> _WORK TO DO_
Every line below should be repeated exactly.

> _DATA SHOWN_
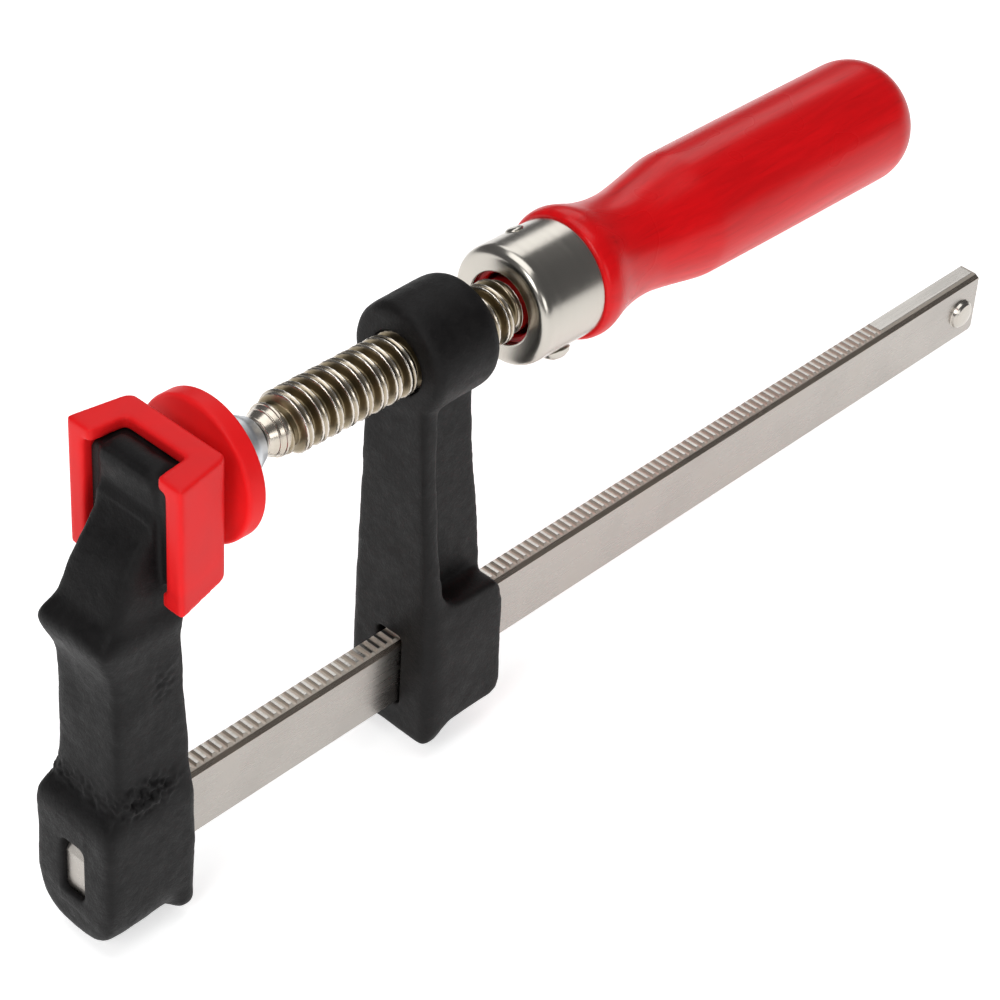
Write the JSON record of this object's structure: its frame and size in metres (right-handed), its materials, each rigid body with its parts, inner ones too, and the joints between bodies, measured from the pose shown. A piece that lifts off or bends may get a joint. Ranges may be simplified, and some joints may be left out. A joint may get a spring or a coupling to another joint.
{
  "type": "f clamp",
  "caption": "Bar clamp with a cast fixed jaw, a cast arm that slides on a serrated steel bar, a screw with a swivel pad, soft jaw caps and a red wooden handle.",
  "frame": {"origin": "centre of the fixed jaw's clamping face", "axes": "+X along the bar from the fixed jaw to its free end, and the way the fixed jaw's face looks; +Z away from the bar, square to it; +Y across the bar"},
  "size_m": [0.2053, 0.0222, 0.0829],
  "materials": {
    "bar_steel": "nickel plated, satin",
    "jaw_iron": "black coated rough casting",
    "arm_iron": "black coated casting, smoother",
    "cap_plastic": "soft red plastic",
    "screw_steel": "nickel plated thread",
    "pad_steel": "zinc plated",
    "ferrule_steel": "polished nickel",
    "handle_wood": "glossy red lacquer"
  },
  "bodies": {
    "rail": {"bar": "bar_steel", "fixed_jaw": "jaw_iron", "fixed_jaw_cap": "cap_plastic"},
    "arm": {"sliding_arm": "arm_iron"},
    "ball": {"swivel_ball": "screw_steel"},
    "screw": {"spindle": "screw_steel", "ferrule": "ferrule_steel", "handle": "handle_wood", "handle_pin": "ferrule_steel"},
    "pad": {"pressure_pad": "pad_steel", "pad_cap": "cap_plastic"}
  },
  "joints": [
    {"name": "arm_slide", "type": "slide", "parent": "rail", "child": "arm", "axis": [1, 0, 0], "range_m": [0, 0.118]},
    {"name": "screw_feed", "type": "slide", "parent": "arm", "child": "ball", "axis": [0.9996, 0, -0.0288], "range_m": [0, 0.0238]},
    {"name": "screw_turn", "type": "hinge", "parent": "ball", "child": "screw", "pos_m": [0.0475, 0, 0], "axis": [0.9996, 0, -0.0288], "range_deg": [0, 3060]},
    {"name": "pad_swivel", "type": "hinge", "parent": "ball", "child": "pad", "pos_m": [0.00862, 0, 0.00112], "axis": [0, 1, 0], "range_deg": [-8, 8]}
  ],
  "couplings": [
    {"joint": "screw_turn", "follows": "screw_feed", "rad_per_m": 2244}
  ]
}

> _RESULT OF THE TASK_
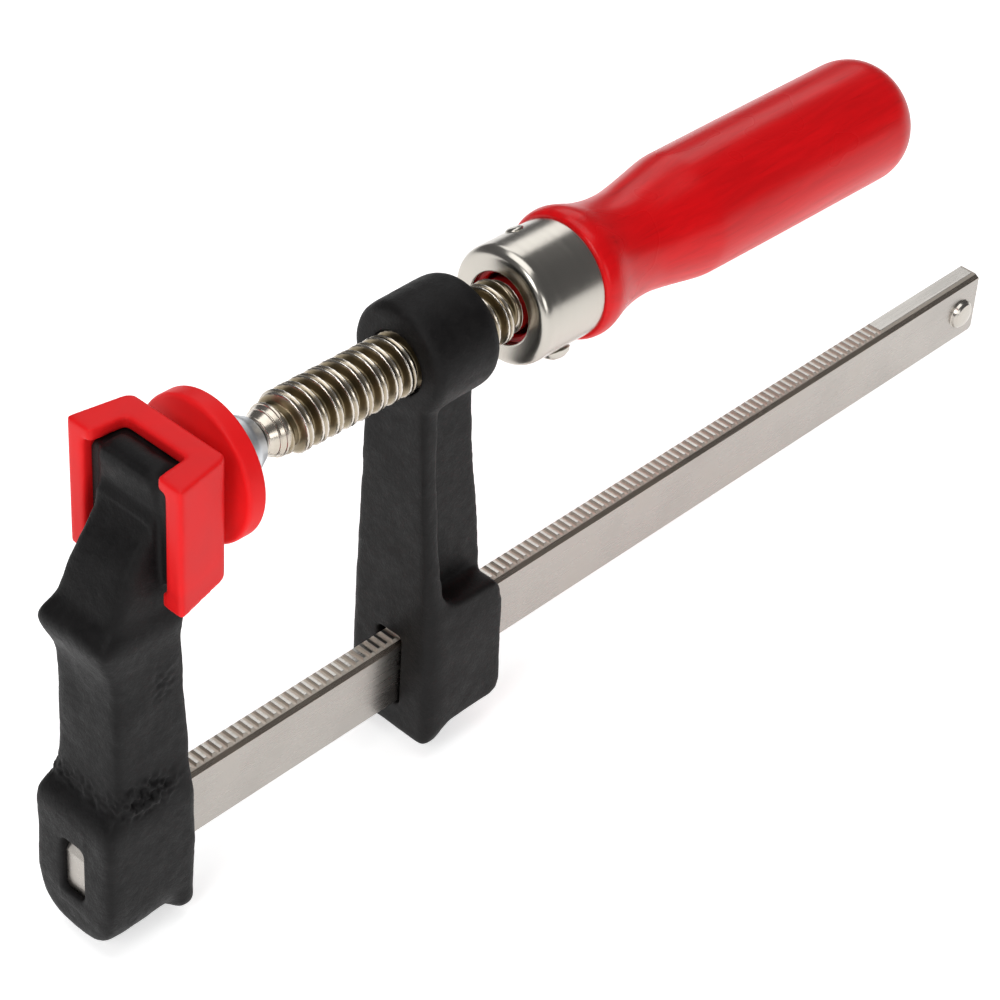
Write the JSON record of this object's structure: its frame and size in metres (right-handed), its materials, each rigid body with its parts, inner ones too, and the joints between bodies, measured from the pose shown. A piece that lifts off or bends may get a joint. Ranges may be simplified, and some joints may be left out. A joint may get a spring or a coupling to another joint.
{
  "type": "f clamp",
  "caption": "Bar clamp with a cast fixed jaw, a cast arm that slides on a serrated steel bar, a screw with a swivel pad, soft jaw caps and a red wooden handle.",
  "frame": {"origin": "centre of the fixed jaw's clamping face", "axes": "+X along the bar from the fixed jaw to its free end, and the way the fixed jaw's face looks; +Z away from the bar, square to it; +Y across the bar"},
  "size_m": [0.2053, 0.0222, 0.0829],
  "materials": {
    "bar_steel": "nickel plated, satin",
    "jaw_iron": "black coated rough casting",
    "arm_iron": "black coated casting, smoother",
    "cap_plastic": "soft red plastic",
    "screw_steel": "nickel plated thread",
    "pad_steel": "zinc plated",
    "ferrule_steel": "polished nickel",
    "handle_wood": "glossy red lacquer"
  },
  "bodies": {
    "rail": {"bar": "bar_steel", "fixed_jaw": "jaw_iron", "fixed_jaw_cap": "cap_plastic"},
    "arm": {"sliding_arm": "arm_iron"},
    "ball": {"swivel_ball": "screw_steel"},
    "screw": {"spindle": "screw_steel", "ferrule": "ferrule_steel", "handle": "handle_wood", "handle_pin": "ferrule_steel"},
    "pad": {"pressure_pad": "pad_steel", "pad_cap": "cap_plastic"}
  },
  "joints": [
    {"name": "arm_slide", "type": "slide", "parent": "rail", "child": "arm", "axis": [1, 0, 0], "range_m": [0, 0.118]},
    {"name": "screw_feed", "type": "slide", "parent": "arm", "child": "ball", "axis": [0.9996, 0, -0.0288], "range_m": [0, 0.0238]},
    {"name": "screw_turn", "type": "hinge", "parent": "ball", "child": "screw", "pos_m": [0.0475, 0, 0], "axis": [0.9996, 0, -0.0288], "range_deg": [0, 3060]},
    {"name": "pad_swivel", "type": "hinge", "parent": "ball", "child": "pad", "pos_m": [0.00862, 0, 0.00112], "axis": [0, 1, 0], "range_deg": [-8, 8]}
  ],
  "couplings": [
    {"joint": "screw_turn", "follows": "screw_feed", "rad_per_m": 2244}
  ]
}